→ **DATA PROVIDED**
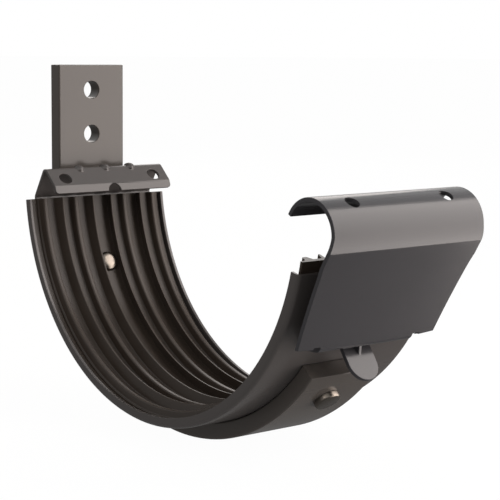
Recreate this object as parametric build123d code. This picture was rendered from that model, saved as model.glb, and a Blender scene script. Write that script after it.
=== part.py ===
from build123d import *
import math
import os

# A gutter bracket that joins and carries a half-round gutter of the 125 mm size.
# Sizes are millimetres. The pieces are laid out about the gutter's own axis: +X runs along the
# gutter, +Y points at the fascia and +Z is up. Angles round the gutter start at the street side
# and grow downwards: 0 is the street side, 90 the bottom and 180 the fascia side.
# At the end everything is moved so that the origin lies between the two screw holes, on the
# strap's back face.

# The gutter that the bracket holds
GUTTER_R = 63.5            # outside radius of the half round
BEAD_R = 8.0               # radius of the rolled bead along its street edge
BEAD_OUT = 7.0             # bead centre beyond the half round, towards the street
BEAD_DROP = 5.1            # bead centre below the gutter's axis

# Fits between the pieces
SEAT_GAP = 0.05            # paint film between seated curved faces
RIVET_PLAY = 0.05          # radial play of a rivet's shank in its holes
SLOT_PLAY = 0.25           # play of the lock plate's lugs in the shell's slots
SLOT_DEPTH = 12.0          # depth of the slots' cutters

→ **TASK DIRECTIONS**
Give the listing above again, word for word.

→ **ANSWER TO THIS PROBLEM**
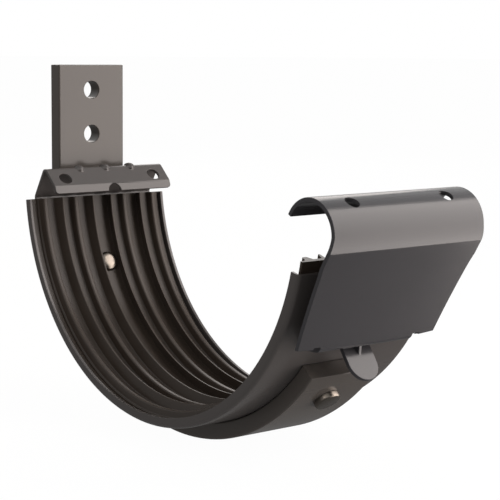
Recreate this object as parametric build123d code. This picture was rendered from that model, saved as model.glb, and a Blender scene script. Write that script after it.
=== part.py ===
from build123d import *
import math
import os

# A gutter bracket that joins and carries a half-round gutter of the 125 mm size.
# Sizes are millimetres. The pieces are laid out about the gutter's own axis: +X runs along the
# gutter, +Y points at the fascia and +Z is up. Angles round the gutter start at the street side
# and grow downwards: 0 is the street side, 90 the bottom and 180 the fascia side.
# At the end everything is moved so that the origin lies between the two screw holes, on the
# strap's back face.

# The gutter that the bracket holds
GUTTER_R = 63.5            # outside radius of the half round
BEAD_R = 8.0               # radius of the rolled bead along its street edge
BEAD_OUT = 7.0             # bead centre beyond the half round, towards the street
BEAD_DROP = 5.1            # bead centre below the gutter's axis

# Fits between the pieces
SEAT_GAP = 0.05            # paint film between seated curved faces
RIVET_PLAY = 0.05          # radial play of a rivet's shank in its holes
SLOT_PLAY = 0.25           # play of the lock plate's lugs in the shell's slots
SLOT_DEPTH = 12.0          # depth of the slots' cutters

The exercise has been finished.